Hanging over Øya this year, like the rain on Saturday, is a question mark about the nature of its future. Last year, just after the 2018 festival, is was announced that Superstruct Entertainment had bought Øya. A new Norway-based company called Øyafestivalen AS was formed. The acquisitive Superstruct had already taken over Spain’s Sónar festival and Hungary’s Sziget festival. The company is backed by the 58 billion-dollar American private equity/venture capital organisation Providence Equity Partners who, it was reported, seek to create “a group of leading music festivals in Europe and other parts of the world with the same level of quality and unique position in their home market” as what they have bought already. (pictured above: Marja Mortensson at Øya 2019. Øya Festival/Johannes Granseth)
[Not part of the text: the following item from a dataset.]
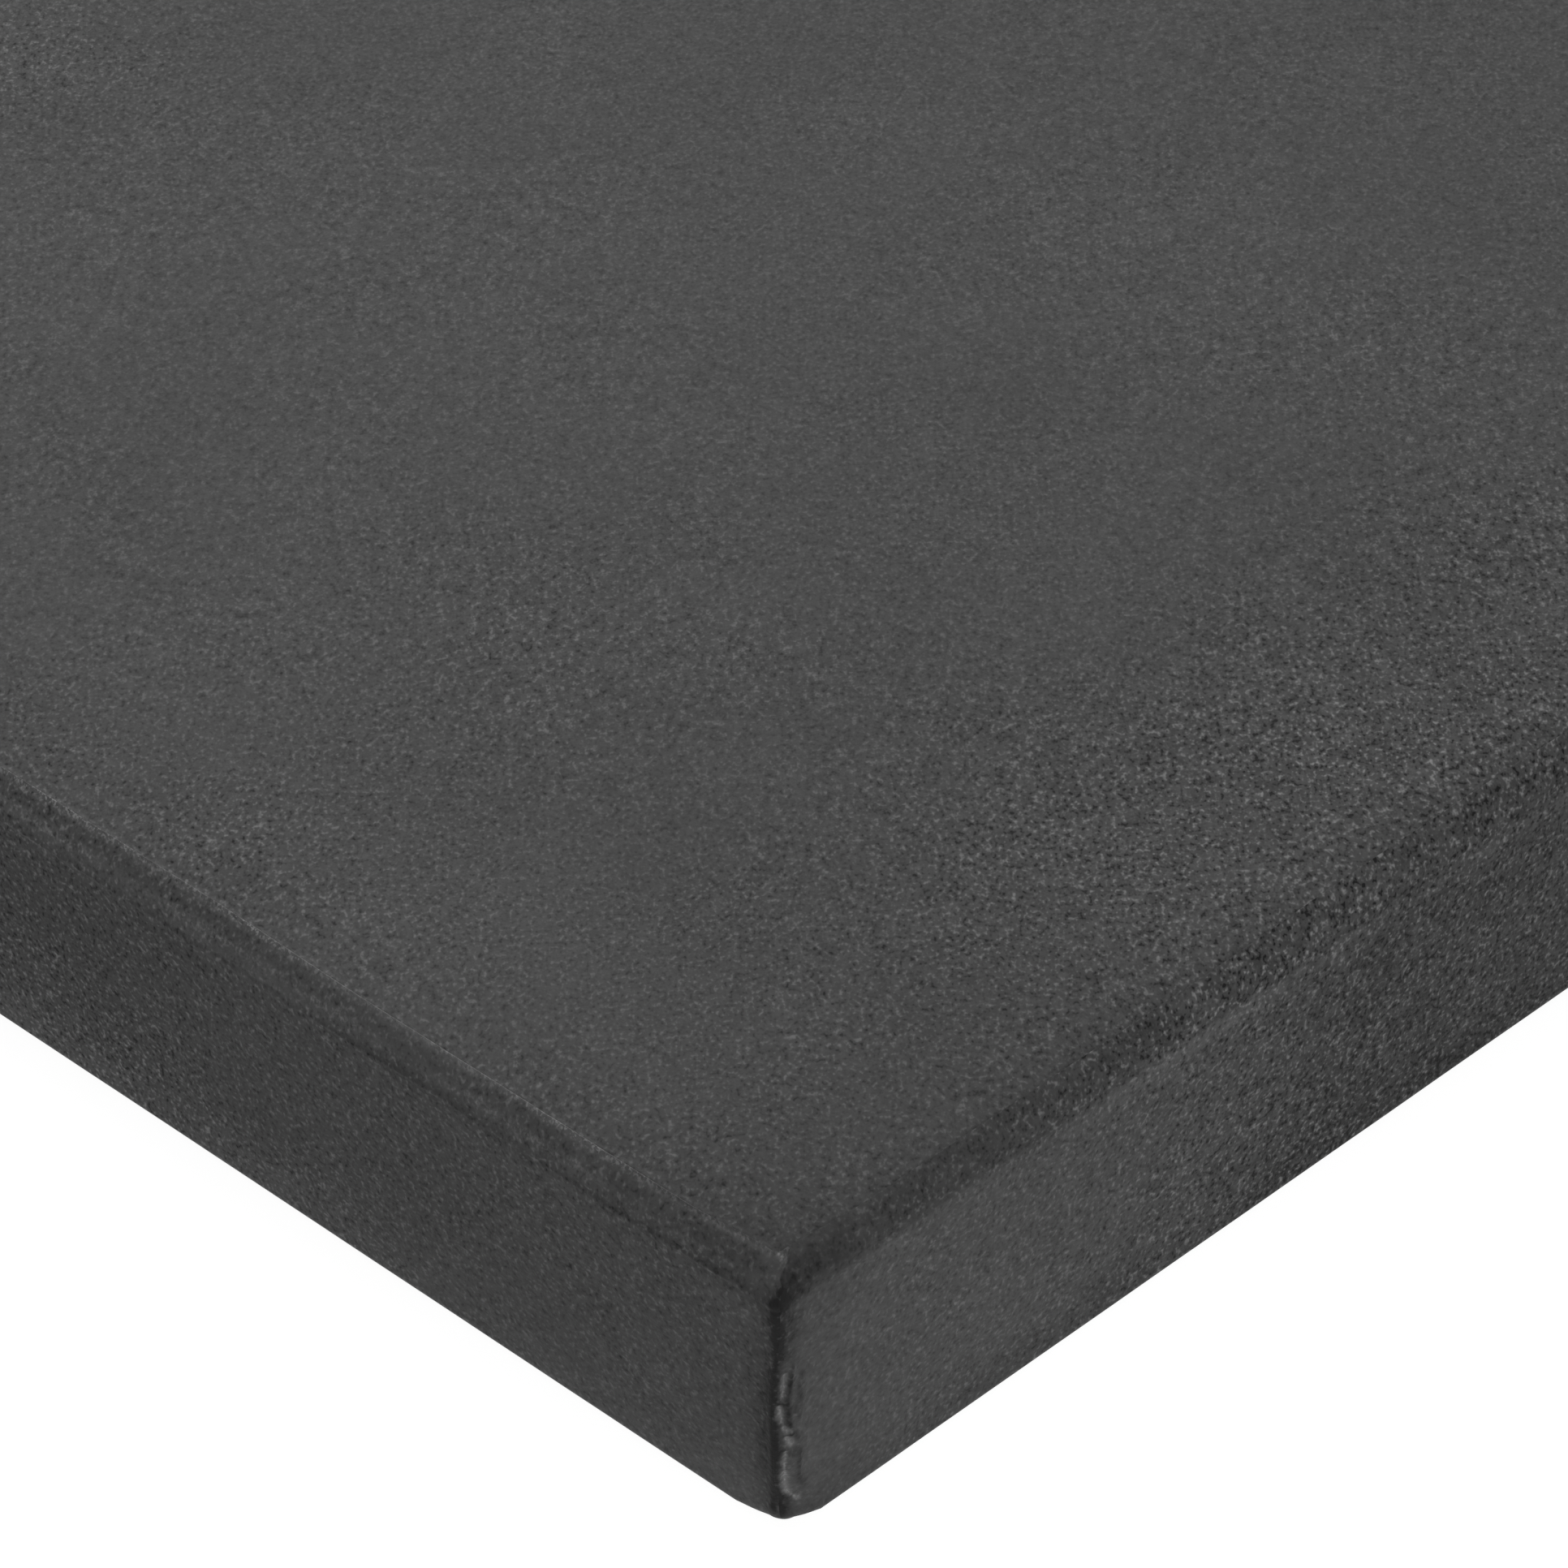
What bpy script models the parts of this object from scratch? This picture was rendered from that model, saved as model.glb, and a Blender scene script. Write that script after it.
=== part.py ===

Øya is a jewel, showcasing Norway and – despite Erykah Badu’s contempt – the Norwegian way of doing things. Choosing to close with Motorpsycho is integral to the proof. So is the appearance of Marja Mortensson. It is too soon to tell if the new money and owners will turn Øya into a cookie-cutter festival rather than a boutique event, but let’s hope this does not become the case.